Émission du 3 octobre 2005. Peaux d’animaux et noms d’oiseaux...


En dernier invité (les sujets ne sont pas enregistrés dans l’ordre de la diffusion), nous recevons Nicolas Biscaye, président de l’Afipa, association de défense des animaux. Le sujet du jour dénonce le fait qu’en France, malgré la législation, on peut acheter des manteaux faits avec de la fourrure d’animaux protégés, et également des manteaux en peaux de chiens et de chats importés, alors même que cette importation est interdite. La séquence commence par une caméra cachée démontrant qu’effectivement, pour acheter de la fourrure illégale à Paris, il suffit de demander ! Rien de plus facile. C’est effectivement scandaleux. Il ne se trouvera personne sur le plateau pour dire le contraire.

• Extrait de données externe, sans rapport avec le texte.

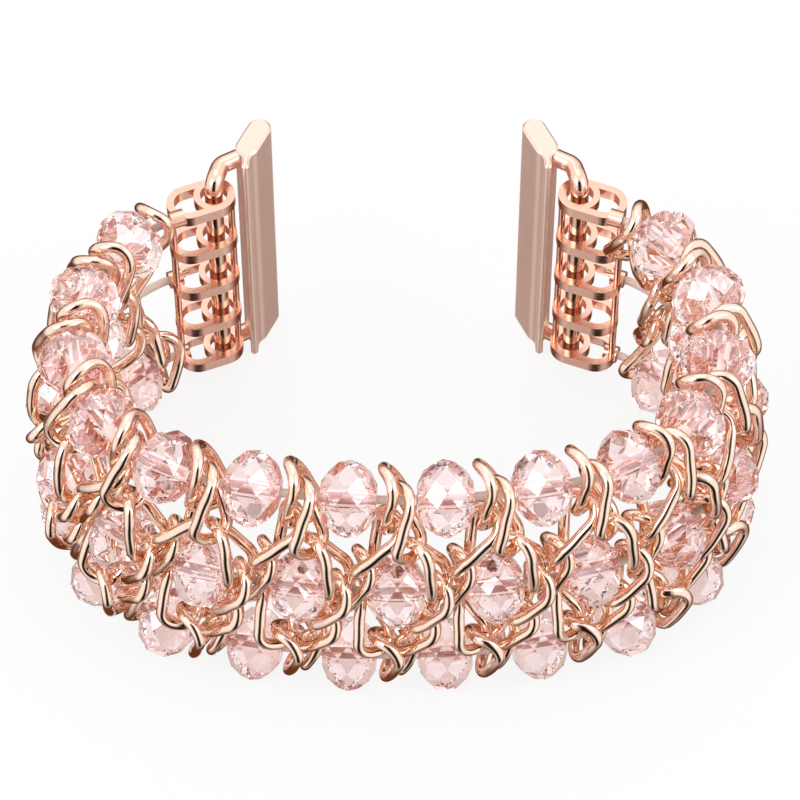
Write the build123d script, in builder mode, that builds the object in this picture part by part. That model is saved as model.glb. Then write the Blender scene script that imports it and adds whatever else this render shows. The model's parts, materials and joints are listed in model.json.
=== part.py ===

Le principe de l’émission est de confronter, de préférence sur un ton ludique, des points de vue opposés. Il se trouve que sur ce sujet précis, tout le monde est d’accord, et nous accueillons Nicolas Biscaye avec sympathie, est-il besoin de le préciser. Il dit ce qu’il est venu dire. Il le dit avec cette précision qu’ont parfois les militants très au fait de la question qu’ils traitent, (références hyper exactes des textes de lois à l’alinéa près, nom exact, en latin, des espèces concernées...) mais sans trouver les mots très simples qui permettent au béotien de comprendre.


Laurent reformule donc ses questions, pour que tout soit bien clair. Il s’agit de l’importation de chat et chiens venus de l’étranger (quid des chats et chiens français ?) et des animaux protégés (lesquels, et pourquoi ?). Nicolas Biscaye répète exactement les mêmes phrases avec ce que je perçois comme un début d’agacement. Bon. C’est le genre d’invité qui fait ramer l’interviewer. En vieux routier de l’exercice, Laurent allège l’ambiance en affirmant qu’il faut effectivement appliquer la loi, qu’il n’a pas envie que son chien devienne un manteau...


La parole nous est ensuite donnée, à nous autres chroniqueurs. J’ai, comme les autres, reçu un dossier la veille au soir. Je sais qu’on ne risque pas de s’engueuler sur un sujet aussi évidemment consensuel. Ni même de polémiquer. J’ai donc préparé des questions d’ordre plus général. Christophe Alévêque commence. Il dit (je résume de mémoire) que bien entendu il partage l’opinion de Monsieur Biscaye, mais qu’il a du mal à se mobiliser complètement sur ce sujet... Puis c’est mon tour. Je dis que peut être Christophe ne se sent pas plus concerné parce que la cause elle même est complexe, manque apparemment de cohérence, et qu’il n’est donc pas simple de se situer.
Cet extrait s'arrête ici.